Exercise prompt
It is required that all of the data be written out exactly.

Data lines
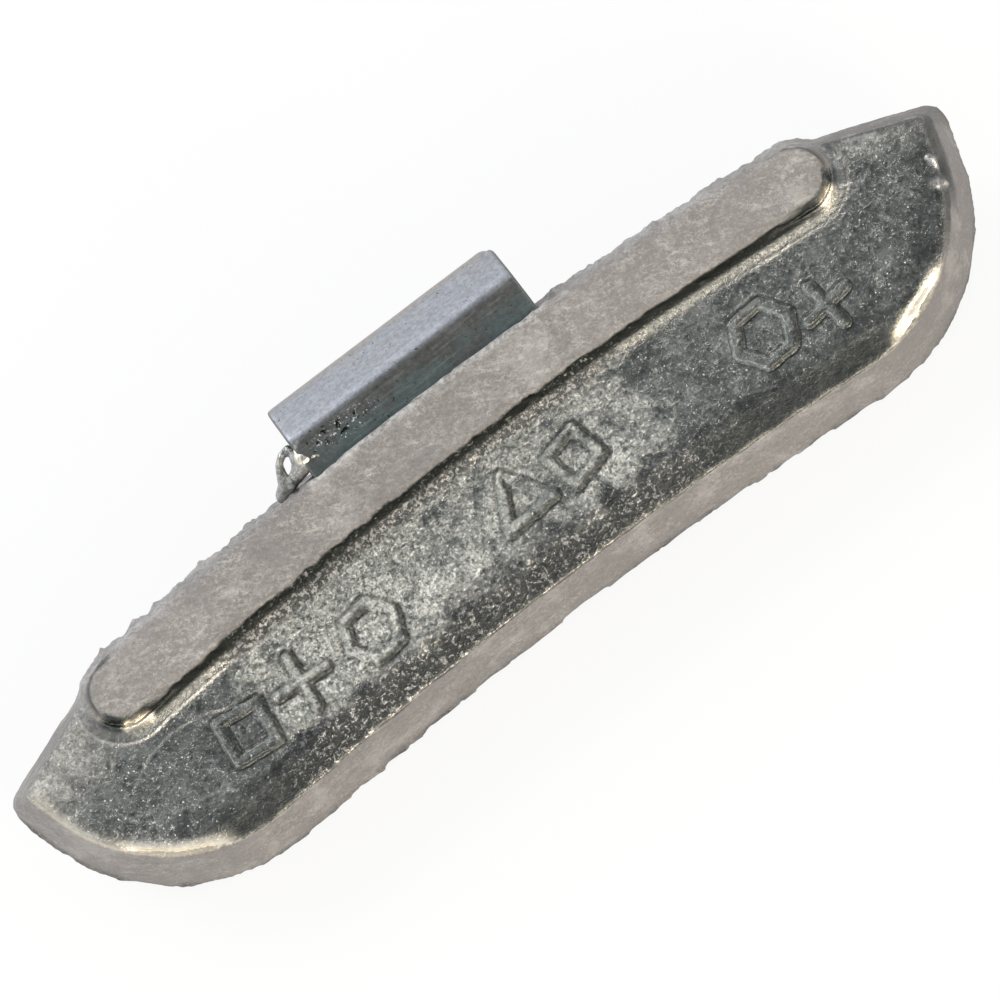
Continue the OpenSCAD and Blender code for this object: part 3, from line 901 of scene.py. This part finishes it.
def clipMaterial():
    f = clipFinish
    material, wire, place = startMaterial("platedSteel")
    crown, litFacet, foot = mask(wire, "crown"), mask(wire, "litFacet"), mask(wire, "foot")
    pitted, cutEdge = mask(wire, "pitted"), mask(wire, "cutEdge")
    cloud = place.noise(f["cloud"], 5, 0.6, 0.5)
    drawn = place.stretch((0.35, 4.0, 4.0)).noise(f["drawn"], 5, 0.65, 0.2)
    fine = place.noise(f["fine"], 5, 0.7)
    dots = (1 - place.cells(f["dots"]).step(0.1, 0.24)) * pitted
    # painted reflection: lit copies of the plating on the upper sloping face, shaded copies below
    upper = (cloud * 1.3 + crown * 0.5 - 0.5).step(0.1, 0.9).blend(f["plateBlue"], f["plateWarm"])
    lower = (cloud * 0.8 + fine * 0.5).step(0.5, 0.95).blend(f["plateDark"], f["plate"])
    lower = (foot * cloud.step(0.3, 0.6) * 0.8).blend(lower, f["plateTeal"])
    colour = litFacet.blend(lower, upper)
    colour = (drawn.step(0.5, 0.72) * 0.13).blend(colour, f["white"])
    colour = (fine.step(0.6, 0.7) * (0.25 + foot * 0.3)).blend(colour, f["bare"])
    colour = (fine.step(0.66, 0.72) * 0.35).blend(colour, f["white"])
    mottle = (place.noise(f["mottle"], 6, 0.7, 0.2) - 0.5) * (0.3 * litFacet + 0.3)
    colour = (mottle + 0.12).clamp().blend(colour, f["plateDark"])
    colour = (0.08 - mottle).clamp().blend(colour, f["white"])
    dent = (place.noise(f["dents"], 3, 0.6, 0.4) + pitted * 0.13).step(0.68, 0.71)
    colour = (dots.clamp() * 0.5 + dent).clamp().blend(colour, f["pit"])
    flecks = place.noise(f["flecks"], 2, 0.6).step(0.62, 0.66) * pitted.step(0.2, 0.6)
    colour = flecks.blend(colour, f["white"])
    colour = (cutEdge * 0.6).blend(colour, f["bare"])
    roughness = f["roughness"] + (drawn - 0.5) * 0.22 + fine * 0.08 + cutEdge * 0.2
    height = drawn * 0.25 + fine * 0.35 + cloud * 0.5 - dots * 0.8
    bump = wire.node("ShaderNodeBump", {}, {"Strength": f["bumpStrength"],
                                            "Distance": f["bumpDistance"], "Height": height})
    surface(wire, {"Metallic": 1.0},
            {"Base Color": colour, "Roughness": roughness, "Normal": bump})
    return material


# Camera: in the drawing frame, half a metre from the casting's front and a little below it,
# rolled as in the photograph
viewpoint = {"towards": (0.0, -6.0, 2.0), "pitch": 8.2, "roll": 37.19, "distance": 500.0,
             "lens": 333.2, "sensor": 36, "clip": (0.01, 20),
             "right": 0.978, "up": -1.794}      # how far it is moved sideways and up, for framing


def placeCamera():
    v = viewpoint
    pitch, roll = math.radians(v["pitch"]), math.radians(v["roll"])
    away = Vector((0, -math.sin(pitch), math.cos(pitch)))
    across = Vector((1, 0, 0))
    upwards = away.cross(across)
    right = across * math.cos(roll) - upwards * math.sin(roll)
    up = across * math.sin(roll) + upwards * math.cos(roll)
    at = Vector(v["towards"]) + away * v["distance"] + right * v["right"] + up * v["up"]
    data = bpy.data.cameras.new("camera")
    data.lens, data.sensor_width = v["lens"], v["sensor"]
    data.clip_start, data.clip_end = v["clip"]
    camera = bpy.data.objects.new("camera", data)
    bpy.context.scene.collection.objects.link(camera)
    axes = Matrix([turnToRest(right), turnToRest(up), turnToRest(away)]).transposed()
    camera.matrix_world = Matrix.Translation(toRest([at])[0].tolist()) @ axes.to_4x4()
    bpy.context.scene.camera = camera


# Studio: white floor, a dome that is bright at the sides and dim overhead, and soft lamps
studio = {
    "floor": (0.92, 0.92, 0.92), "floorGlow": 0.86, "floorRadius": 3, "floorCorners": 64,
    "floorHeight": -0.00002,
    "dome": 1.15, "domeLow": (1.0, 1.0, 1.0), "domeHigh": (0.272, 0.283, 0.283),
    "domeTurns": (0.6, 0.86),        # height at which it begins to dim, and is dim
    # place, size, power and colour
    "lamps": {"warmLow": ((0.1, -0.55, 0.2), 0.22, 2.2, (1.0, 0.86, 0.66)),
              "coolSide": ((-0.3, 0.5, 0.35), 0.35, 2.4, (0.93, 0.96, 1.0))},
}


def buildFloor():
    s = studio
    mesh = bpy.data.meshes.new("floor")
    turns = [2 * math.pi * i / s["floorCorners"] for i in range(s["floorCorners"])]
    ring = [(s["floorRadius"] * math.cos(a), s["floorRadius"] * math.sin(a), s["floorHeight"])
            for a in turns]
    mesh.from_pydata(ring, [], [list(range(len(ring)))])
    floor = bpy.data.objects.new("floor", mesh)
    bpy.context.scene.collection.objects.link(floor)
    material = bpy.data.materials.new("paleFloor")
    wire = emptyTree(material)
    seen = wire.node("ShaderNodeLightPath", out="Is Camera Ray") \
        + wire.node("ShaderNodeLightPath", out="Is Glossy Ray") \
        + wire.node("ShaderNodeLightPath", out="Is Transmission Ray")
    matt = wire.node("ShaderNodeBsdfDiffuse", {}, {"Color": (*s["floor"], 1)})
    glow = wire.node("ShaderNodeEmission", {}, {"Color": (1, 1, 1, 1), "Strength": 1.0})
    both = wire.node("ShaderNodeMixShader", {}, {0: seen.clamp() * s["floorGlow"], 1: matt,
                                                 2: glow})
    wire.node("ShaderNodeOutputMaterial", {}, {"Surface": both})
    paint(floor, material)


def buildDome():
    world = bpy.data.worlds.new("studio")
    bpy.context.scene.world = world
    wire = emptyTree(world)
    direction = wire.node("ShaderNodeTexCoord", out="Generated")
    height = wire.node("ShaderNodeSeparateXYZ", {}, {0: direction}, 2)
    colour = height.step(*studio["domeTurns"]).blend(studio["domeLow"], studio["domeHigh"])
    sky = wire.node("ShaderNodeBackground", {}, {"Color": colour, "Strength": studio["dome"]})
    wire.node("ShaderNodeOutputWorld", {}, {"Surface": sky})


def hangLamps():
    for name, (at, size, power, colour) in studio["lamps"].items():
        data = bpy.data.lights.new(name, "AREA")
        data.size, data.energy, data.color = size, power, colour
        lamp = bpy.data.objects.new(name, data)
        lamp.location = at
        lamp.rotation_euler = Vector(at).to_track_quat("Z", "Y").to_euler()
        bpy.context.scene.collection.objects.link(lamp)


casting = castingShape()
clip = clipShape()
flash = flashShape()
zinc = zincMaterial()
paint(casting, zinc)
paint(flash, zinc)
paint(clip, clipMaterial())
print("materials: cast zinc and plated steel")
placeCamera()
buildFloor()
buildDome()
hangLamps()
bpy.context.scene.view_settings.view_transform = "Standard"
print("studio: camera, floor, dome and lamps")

Written solution
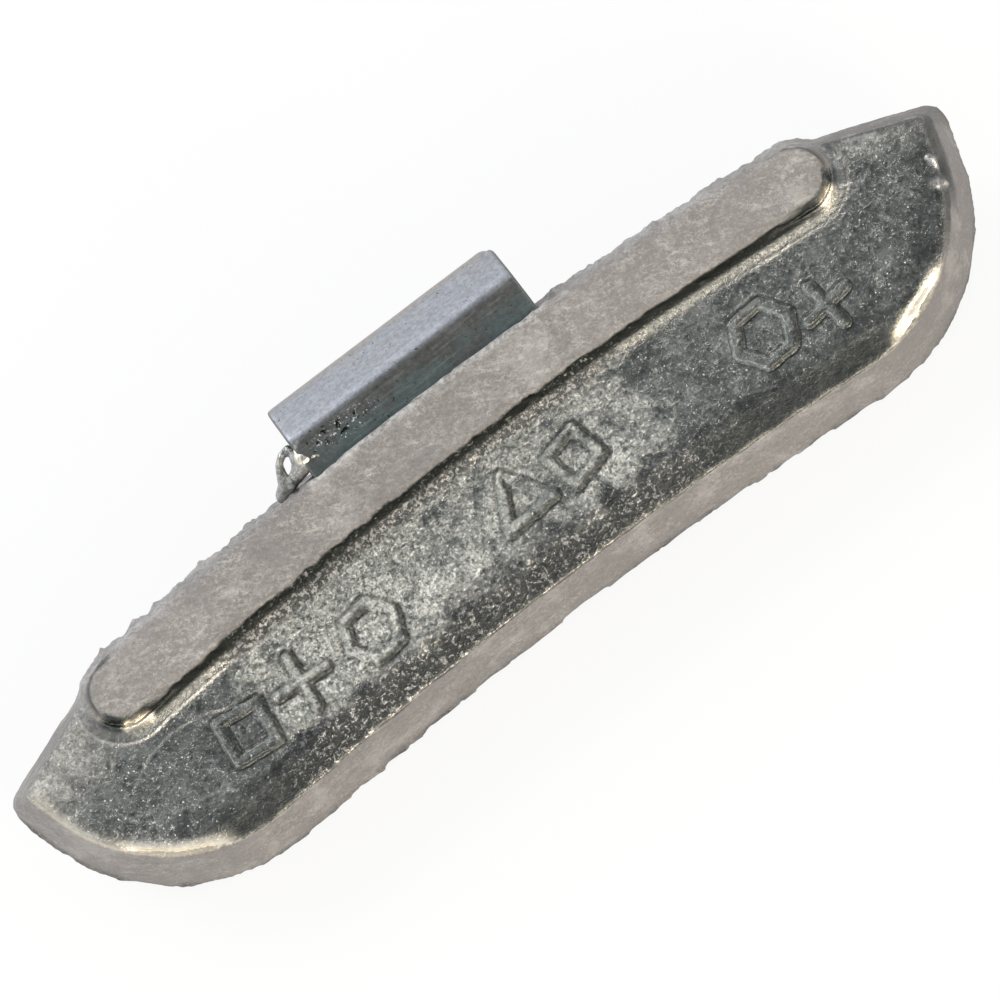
Continue the OpenSCAD and Blender code for this object: part 3, from line 901 of scene.py. This part finishes it.
def clipMaterial():
    f = clipFinish
    material, wire, place = startMaterial("platedSteel")
    crown, litFacet, foot = mask(wire, "crown"), mask(wire, "litFacet"), mask(wire, "foot")
    pitted, cutEdge = mask(wire, "pitted"), mask(wire, "cutEdge")
    cloud = place.noise(f["cloud"], 5, 0.6, 0.5)
    drawn = place.stretch((0.35, 4.0, 4.0)).noise(f["drawn"], 5, 0.65, 0.2)
    fine = place.noise(f["fine"], 5, 0.7)
    dots = (1 - place.cells(f["dots"]).step(0.1, 0.24)) * pitted
    # painted reflection: lit copies of the plating on the upper sloping face, shaded copies below
    upper = (cloud * 1.3 + crown * 0.5 - 0.5).step(0.1, 0.9).blend(f["plateBlue"], f["plateWarm"])
    lower = (cloud * 0.8 + fine * 0.5).step(0.5, 0.95).blend(f["plateDark"], f["plate"])
    lower = (foot * cloud.step(0.3, 0.6) * 0.8).blend(lower, f["plateTeal"])
    colour = litFacet.blend(lower, upper)
    colour = (drawn.step(0.5, 0.72) * 0.13).blend(colour, f["white"])
    colour = (fine.step(0.6, 0.7) * (0.25 + foot * 0.3)).blend(colour, f["bare"])
    colour = (fine.step(0.66, 0.72) * 0.35).blend(colour, f["white"])
    mottle = (place.noise(f["mottle"], 6, 0.7, 0.2) - 0.5) * (0.3 * litFacet + 0.3)
    colour = (mottle + 0.12).clamp().blend(colour, f["plateDark"])
    colour = (0.08 - mottle).clamp().blend(colour, f["white"])
    dent = (place.noise(f["dents"], 3, 0.6, 0.4) + pitted * 0.13).step(0.68, 0.71)
    colour = (dots.clamp() * 0.5 + dent).clamp().blend(colour, f["pit"])
    flecks = place.noise(f["flecks"], 2, 0.6).step(0.62, 0.66) * pitted.step(0.2, 0.6)
    colour = flecks.blend(colour, f["white"])
    colour = (cutEdge * 0.6).blend(colour, f["bare"])
    roughness = f["roughness"] + (drawn - 0.5) * 0.22 + fine * 0.08 + cutEdge * 0.2
    height = drawn * 0.25 + fine * 0.35 + cloud * 0.5 - dots * 0.8
    bump = wire.node("ShaderNodeBump", {}, {"Strength": f["bumpStrength"],
                                            "Distance": f["bumpDistance"], "Height": height})
    surface(wire, {"Metallic": 1.0},
            {"Base Color": colour, "Roughness": roughness, "Normal": bump})
    return material


# Camera: in the drawing frame, half a metre from the casting's front and a little below it,
# rolled as in the photograph
viewpoint = {"towards": (0.0, -6.0, 2.0), "pitch": 8.2, "roll": 37.19, "distance": 500.0,
             "lens": 333.2, "sensor": 36, "clip": (0.01, 20),
             "right": 0.978, "up": -1.794}      # how far it is moved sideways and up, for framing


def placeCamera():
    v = viewpoint
    pitch, roll = math.radians(v["pitch"]), math.radians(v["roll"])
    away = Vector((0, -math.sin(pitch), math.cos(pitch)))
    across = Vector((1, 0, 0))
    upwards = away.cross(across)
    right = across * math.cos(roll) - upwards * math.sin(roll)
    up = across * math.sin(roll) + upwards * math.cos(roll)
    at = Vector(v["towards"]) + away * v["distance"] + right * v["right"] + up * v["up"]
    data = bpy.data.cameras.new("camera")
    data.lens, data.sensor_width = v["lens"], v["sensor"]
    data.clip_start, data.clip_end = v["clip"]
    camera = bpy.data.objects.new("camera", data)
    bpy.context.scene.collection.objects.link(camera)
    axes = Matrix([turnToRest(right), turnToRest(up), turnToRest(away)]).transposed()
    camera.matrix_world = Matrix.Translation(toRest([at])[0].tolist()) @ axes.to_4x4()
    bpy.context.scene.camera = camera


# Studio: white floor, a dome that is bright at the sides and dim overhead, and soft lamps
studio = {
    "floor": (0.92, 0.92, 0.92), "floorGlow": 0.86, "floorRadius": 3, "floorCorners": 64,
    "floorHeight": -0.00002,
    "dome": 1.15, "domeLow": (1.0, 1.0, 1.0), "domeHigh": (0.272, 0.283, 0.283),
    "domeTurns": (0.6, 0.86),        # height at which it begins to dim, and is dim
    # place, size, power and colour
    "lamps": {"warmLow": ((0.1, -0.55, 0.2), 0.22, 2.2, (1.0, 0.86, 0.66)),
              "coolSide": ((-0.3, 0.5, 0.35), 0.35, 2.4, (0.93, 0.96, 1.0))},
}


def buildFloor():
    s = studio
    mesh = bpy.data.meshes.new("floor")
    turns = [2 * math.pi * i / s["floorCorners"] for i in range(s["floorCorners"])]
    ring = [(s["floorRadius"] * math.cos(a), s["floorRadius"] * math.sin(a), s["floorHeight"])
            for a in turns]
    mesh.from_pydata(ring, [], [list(range(len(ring)))])
    floor = bpy.data.objects.new("floor", mesh)
    bpy.context.scene.collection.objects.link(floor)
    material = bpy.data.materials.new("paleFloor")
    wire = emptyTree(material)
    seen = wire.node("ShaderNodeLightPath", out="Is Camera Ray") \
        + wire.node("ShaderNodeLightPath", out="Is Glossy Ray") \
        + wire.node("ShaderNodeLightPath", out="Is Transmission Ray")
    matt = wire.node("ShaderNodeBsdfDiffuse", {}, {"Color": (*s["floor"], 1)})
    glow = wire.node("ShaderNodeEmission", {}, {"Color": (1, 1, 1, 1), "Strength": 1.0})
    both = wire.node("ShaderNodeMixShader", {}, {0: seen.clamp() * s["floorGlow"], 1: matt,
                                                 2: glow})
    wire.node("ShaderNodeOutputMaterial", {}, {"Surface": both})
    paint(floor, material)


def buildDome():
    world = bpy.data.worlds.new("studio")
    bpy.context.scene.world = world
    wire = emptyTree(world)
    direction = wire.node("ShaderNodeTexCoord", out="Generated")
    height = wire.node("ShaderNodeSeparateXYZ", {}, {0: direction}, 2)
    colour = height.step(*studio["domeTurns"]).blend(studio["domeLow"], studio["domeHigh"])
    sky = wire.node("ShaderNodeBackground", {}, {"Color": colour, "Strength": studio["dome"]})
    wire.node("ShaderNodeOutputWorld", {}, {"Surface": sky})


def hangLamps():
    for name, (at, size, power, colour) in studio["lamps"].items():
        data = bpy.data.lights.new(name, "AREA")
        data.size, data.energy, data.color = size, power, colour
        lamp = bpy.data.objects.new(name, data)
        lamp.location = at
        lamp.rotation_euler = Vector(at).to_track_quat("Z", "Y").to_euler()
        bpy.context.scene.collection.objects.link(lamp)


casting = castingShape()
clip = clipShape()
flash = flashShape()
zinc = zincMaterial()
paint(casting, zinc)
paint(flash, zinc)
paint(clip, clipMaterial())
print("materials: cast zinc and plated steel")
placeCamera()
buildFloor()
buildDome()
hangLamps()
bpy.context.scene.view_settings.view_transform = "Standard"
print("studio: camera, floor, dome and lamps")